I watched Lifetime's "Center Stage: On Pointe" Sunday and a have a variety of thoughts. I am a sucker for a dance movie so it perhaps says something that many of my thoughts are about choices made behind the scenes and not the movie itself. I recognize that marketing and production are not always on the same page, or sometimes go for things that grab people even if they are not the clearest representation of the product. Nonetheless, Lifetime decided to air "Center Stage" (aka the original) prior to the airing of "On Pointe". And sure, get folks who may have missed the memo sucked in as they find themselves unable not to stop and watch the original. As someone who can tell you exactly how many "Bring it On"s there are, I am aware that not everyone pays attention to the sequels. Particularly when the sequels are loosely connected. However as an apparent "Center Stage" completist, I had to go refresh my memory on "Center Stage: Turn it Up" because we are quickly introduced Tommy, who was in "Turn it Up" and once it becomes clear that the ballet company is dying (okay, in the red for four quarters) and is the last classical ballet company that has not introduced modern dance. So, the time has obviously come, despite resistance from the ballet instructor but with the full support of Tommy who has apparently been stifling his modern dance tendencies since the last movie. He races out of the theater after Jonathan delivers this news and calls Kate, our heroine from "Turn it Up" and she tells him that she should of course call Bella, her sister who has apparently been waitressing while secretly wishing there was an outlet for her modern dancing self. And okay fine, it's not like having missed out on who Kate and Bella and Tommy were really makes it hard to follow this movie, because this is our modern dancers vs. ballet dancers forced to work together to get it to save the ballet company. (Although the need to save the ballet company is left out of all the instructions and rules given to the new potential dancers. Shockingly.)
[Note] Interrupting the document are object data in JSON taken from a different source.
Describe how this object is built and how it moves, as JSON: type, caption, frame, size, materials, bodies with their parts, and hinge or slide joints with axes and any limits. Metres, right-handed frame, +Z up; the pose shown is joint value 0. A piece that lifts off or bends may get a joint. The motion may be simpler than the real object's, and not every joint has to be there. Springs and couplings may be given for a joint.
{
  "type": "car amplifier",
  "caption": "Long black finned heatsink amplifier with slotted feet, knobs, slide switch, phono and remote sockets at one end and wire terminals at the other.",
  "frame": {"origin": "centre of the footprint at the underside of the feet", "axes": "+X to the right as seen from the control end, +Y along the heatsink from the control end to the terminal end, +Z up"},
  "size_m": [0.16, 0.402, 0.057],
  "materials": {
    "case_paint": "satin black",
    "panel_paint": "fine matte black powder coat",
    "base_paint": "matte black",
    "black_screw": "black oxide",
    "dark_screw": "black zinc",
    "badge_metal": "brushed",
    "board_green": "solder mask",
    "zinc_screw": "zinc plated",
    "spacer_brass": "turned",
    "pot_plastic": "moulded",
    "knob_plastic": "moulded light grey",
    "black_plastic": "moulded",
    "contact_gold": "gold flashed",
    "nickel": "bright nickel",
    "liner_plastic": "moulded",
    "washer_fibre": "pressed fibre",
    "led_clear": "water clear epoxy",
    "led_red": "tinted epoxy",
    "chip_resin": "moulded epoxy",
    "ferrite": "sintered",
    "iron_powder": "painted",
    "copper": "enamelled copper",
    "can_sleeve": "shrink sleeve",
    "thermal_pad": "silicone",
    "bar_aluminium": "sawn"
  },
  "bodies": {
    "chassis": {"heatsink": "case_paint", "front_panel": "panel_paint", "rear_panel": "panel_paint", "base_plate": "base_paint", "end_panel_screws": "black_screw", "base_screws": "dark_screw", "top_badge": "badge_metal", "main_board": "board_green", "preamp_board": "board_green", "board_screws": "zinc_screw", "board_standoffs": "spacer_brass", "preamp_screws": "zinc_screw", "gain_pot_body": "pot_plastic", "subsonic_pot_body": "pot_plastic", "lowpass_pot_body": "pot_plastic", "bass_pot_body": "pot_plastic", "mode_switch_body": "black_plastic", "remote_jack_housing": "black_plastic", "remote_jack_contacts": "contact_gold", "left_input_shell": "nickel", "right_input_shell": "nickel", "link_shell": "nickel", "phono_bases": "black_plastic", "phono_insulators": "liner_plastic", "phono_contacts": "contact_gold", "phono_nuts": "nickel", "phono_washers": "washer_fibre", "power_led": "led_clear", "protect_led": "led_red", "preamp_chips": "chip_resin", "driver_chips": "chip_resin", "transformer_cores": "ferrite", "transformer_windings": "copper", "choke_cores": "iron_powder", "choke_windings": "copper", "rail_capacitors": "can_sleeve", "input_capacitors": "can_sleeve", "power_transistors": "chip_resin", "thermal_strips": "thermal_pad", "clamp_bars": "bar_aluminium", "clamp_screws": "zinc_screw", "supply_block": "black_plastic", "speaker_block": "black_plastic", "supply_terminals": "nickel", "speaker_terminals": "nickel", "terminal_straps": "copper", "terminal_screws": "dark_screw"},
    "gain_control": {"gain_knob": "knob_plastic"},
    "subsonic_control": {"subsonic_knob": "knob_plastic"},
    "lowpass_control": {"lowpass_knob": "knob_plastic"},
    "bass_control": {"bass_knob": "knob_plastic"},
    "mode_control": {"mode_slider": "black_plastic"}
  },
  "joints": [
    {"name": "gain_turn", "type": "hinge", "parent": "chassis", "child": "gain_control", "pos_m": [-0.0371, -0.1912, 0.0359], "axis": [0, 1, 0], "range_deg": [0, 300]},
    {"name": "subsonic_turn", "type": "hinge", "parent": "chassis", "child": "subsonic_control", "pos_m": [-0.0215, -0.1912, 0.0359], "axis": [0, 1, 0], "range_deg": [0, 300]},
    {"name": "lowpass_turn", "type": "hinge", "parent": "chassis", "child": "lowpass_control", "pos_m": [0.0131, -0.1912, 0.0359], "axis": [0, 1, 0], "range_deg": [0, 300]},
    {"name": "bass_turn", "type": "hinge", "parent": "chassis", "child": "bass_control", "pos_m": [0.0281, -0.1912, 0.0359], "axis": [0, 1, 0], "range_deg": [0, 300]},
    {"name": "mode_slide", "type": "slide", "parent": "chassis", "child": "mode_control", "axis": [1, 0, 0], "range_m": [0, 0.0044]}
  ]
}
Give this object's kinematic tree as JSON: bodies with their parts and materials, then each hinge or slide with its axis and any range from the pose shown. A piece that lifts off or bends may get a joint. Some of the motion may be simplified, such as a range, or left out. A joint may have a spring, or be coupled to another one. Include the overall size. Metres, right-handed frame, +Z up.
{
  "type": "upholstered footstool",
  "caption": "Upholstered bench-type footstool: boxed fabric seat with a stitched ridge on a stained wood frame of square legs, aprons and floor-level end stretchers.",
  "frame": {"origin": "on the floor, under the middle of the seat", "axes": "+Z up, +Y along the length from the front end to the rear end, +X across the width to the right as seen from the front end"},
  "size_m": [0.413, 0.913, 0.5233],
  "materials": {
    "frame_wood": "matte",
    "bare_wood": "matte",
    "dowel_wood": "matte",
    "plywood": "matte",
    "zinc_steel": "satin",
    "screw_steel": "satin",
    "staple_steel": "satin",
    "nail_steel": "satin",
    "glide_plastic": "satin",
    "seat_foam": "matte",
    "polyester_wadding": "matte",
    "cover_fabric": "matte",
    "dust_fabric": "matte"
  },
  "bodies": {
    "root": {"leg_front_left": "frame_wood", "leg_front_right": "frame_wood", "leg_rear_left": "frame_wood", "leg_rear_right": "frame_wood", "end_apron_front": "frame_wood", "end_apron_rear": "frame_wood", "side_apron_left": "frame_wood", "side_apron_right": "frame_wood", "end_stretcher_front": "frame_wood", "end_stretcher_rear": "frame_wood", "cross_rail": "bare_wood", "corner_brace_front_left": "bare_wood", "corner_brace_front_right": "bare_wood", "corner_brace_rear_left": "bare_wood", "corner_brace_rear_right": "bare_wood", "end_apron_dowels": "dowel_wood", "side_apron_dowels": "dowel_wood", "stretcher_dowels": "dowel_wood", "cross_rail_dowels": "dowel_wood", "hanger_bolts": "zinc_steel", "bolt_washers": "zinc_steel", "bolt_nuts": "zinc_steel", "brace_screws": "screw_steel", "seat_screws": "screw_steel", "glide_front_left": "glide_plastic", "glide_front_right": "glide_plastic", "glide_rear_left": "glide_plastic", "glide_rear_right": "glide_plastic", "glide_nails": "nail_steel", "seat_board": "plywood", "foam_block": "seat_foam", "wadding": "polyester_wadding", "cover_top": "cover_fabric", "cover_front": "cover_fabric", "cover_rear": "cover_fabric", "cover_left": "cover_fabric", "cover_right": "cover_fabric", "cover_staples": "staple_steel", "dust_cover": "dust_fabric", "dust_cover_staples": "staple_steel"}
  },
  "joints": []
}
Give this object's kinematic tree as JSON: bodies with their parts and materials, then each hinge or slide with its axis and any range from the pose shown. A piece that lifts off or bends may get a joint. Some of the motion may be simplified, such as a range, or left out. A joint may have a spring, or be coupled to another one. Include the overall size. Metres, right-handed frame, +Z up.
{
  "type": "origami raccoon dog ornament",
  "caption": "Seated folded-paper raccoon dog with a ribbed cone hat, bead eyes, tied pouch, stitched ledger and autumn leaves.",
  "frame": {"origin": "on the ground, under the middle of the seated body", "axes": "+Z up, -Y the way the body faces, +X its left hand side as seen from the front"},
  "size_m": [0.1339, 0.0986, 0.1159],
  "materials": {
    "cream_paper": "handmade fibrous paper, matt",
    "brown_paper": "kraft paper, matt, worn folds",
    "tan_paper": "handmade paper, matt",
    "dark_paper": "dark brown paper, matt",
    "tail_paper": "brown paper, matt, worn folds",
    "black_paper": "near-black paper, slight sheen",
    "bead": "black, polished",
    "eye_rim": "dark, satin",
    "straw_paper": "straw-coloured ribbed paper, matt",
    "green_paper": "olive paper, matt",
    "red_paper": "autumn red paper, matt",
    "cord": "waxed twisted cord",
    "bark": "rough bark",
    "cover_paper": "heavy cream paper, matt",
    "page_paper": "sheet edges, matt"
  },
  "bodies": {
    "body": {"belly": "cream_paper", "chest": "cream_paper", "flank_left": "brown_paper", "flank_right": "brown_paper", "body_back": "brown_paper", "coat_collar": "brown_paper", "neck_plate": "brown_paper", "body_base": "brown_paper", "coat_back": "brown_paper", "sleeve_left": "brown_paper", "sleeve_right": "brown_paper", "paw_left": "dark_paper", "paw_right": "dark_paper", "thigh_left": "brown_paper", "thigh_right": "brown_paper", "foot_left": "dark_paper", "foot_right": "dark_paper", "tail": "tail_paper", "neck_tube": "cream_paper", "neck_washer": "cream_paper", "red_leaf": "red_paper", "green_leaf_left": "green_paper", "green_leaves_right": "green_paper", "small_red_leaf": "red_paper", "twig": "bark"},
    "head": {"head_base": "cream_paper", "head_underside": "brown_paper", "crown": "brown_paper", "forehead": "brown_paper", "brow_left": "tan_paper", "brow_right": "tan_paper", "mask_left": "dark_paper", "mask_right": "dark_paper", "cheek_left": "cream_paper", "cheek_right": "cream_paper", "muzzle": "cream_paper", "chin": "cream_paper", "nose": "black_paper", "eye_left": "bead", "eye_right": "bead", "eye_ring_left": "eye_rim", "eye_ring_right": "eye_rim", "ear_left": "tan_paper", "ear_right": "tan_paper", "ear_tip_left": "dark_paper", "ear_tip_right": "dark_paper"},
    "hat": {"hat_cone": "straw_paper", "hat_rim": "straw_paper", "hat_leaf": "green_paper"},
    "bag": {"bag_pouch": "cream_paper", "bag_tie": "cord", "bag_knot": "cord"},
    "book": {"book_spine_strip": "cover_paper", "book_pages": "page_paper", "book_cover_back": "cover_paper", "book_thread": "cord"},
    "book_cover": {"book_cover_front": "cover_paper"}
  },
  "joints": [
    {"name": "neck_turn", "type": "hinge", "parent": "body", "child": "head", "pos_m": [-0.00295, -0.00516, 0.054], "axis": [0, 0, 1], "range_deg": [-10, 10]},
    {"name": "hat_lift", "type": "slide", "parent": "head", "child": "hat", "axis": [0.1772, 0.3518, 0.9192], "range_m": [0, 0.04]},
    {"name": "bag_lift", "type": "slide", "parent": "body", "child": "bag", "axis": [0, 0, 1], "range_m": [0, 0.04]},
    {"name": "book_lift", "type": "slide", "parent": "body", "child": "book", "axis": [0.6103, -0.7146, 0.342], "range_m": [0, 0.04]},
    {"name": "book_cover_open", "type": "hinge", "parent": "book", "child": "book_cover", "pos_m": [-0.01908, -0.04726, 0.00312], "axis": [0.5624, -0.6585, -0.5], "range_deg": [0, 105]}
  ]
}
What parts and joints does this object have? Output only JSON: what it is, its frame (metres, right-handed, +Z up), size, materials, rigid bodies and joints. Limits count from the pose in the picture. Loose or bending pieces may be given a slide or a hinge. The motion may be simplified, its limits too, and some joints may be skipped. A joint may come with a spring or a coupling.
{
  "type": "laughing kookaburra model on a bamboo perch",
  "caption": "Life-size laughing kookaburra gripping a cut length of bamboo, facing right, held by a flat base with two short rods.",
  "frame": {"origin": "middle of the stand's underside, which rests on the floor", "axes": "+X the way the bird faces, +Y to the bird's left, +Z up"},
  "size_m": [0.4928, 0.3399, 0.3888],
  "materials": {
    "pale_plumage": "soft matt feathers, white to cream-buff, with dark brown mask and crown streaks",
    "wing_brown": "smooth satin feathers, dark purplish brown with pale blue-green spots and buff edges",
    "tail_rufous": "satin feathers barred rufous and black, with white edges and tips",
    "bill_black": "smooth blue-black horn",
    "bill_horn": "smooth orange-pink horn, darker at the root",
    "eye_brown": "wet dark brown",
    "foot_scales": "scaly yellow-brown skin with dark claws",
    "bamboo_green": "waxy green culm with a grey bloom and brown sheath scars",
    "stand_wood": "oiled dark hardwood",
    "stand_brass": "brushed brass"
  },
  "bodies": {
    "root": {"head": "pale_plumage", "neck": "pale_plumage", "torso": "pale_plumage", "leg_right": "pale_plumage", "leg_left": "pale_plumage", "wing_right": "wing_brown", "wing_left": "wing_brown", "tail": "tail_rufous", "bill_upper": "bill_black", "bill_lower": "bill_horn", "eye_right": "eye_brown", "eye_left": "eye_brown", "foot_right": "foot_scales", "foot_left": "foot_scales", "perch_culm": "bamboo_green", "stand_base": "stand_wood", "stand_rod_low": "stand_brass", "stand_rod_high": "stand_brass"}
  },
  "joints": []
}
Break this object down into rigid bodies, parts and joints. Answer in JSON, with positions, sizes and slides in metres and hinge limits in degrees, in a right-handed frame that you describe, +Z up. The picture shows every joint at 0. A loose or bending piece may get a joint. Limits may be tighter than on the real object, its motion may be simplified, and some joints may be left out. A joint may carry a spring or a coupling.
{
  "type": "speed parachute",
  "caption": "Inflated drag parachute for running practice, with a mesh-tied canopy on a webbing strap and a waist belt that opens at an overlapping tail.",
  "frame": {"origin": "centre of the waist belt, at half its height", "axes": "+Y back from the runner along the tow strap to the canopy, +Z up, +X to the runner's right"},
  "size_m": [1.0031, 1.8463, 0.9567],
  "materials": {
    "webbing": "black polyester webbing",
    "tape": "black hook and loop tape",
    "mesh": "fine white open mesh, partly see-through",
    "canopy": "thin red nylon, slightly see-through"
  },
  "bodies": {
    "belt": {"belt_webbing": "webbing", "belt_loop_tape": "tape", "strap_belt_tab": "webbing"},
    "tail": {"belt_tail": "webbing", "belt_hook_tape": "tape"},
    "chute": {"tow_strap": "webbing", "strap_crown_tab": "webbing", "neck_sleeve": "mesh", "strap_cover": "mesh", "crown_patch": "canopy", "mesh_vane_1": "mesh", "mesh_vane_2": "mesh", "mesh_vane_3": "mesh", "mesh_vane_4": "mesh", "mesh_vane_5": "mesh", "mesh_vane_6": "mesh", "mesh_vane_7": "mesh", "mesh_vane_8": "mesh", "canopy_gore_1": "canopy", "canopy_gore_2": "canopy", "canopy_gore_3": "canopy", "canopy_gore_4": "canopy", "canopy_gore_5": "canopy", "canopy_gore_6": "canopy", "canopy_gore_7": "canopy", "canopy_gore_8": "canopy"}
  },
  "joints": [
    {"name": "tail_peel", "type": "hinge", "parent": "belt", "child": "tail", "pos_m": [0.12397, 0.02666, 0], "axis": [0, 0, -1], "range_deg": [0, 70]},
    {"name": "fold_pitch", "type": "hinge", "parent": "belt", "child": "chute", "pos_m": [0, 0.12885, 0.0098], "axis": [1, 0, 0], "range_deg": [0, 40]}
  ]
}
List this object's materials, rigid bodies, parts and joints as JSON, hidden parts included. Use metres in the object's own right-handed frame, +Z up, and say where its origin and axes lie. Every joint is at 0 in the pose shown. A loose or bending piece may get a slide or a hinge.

Anyway the group of dancers goes off to a secret location in the woods to learn for a few weeks both modern dance and ballet, to snark at each other over lunch, and to be forced into pairs for their audition so that their fates are linked to each other (even though the pairs are not all modern vs. classic, they are only when it's convenient to the plot).
Despite being a dance movie aficionado, I make no claims to be able to judge the technical aspects of either the modern or the classical ballet. It looked pretty to me, even with the obvious slo-mos and trick cuts. In typical movie fashion the modern dancers are all terribly free, able to improv and feel the music, but struggle in some of the classical ballet's technical pieces. Many of the classical ballet students are exactingly technical, but struggle with the improv and freedom offered by the modern dance. Such that Bella's partner Damon will not even dance the improv parts, unable to dance freely, until of course, Bella helps him.
I don't want to sound overly critical, the movie works within known tropes well. It's not necessarily going to have people clamoring for "Center Stage 4: Now We're Really Freaky" but neither does it drag down the franchise. It's also clear that the writer Nisha Ganatra, who wrote neither of the others, has done her homework. So when things happen like the cockiest classical student defying the stern ballet instructor to do a jump she has told him he's not ready for and he injures himself, you could call it referential, an homage even. There are some quibbles, like, when, Bella, who has been keeping her relationship to now famous ballerina Kate a secret, discovers her secret is out and the teachers crack down on the students for spreading rumors, they tell them they have to work together, even though they have, of course, created the competition by bringing the students here and telling them only some will be selected.
There are some subplots, including Bella's attraction to - you guessed it - her classical partner Damon. There are a couple of references to characters from the prior movies, Cooper of course shows up to watch the goings on a time or two. The jump cuts to commercial are a little clickbaity ("I know what we have to do guys...") but in the end if you enjoy sequels to dance movies, this will serve you well.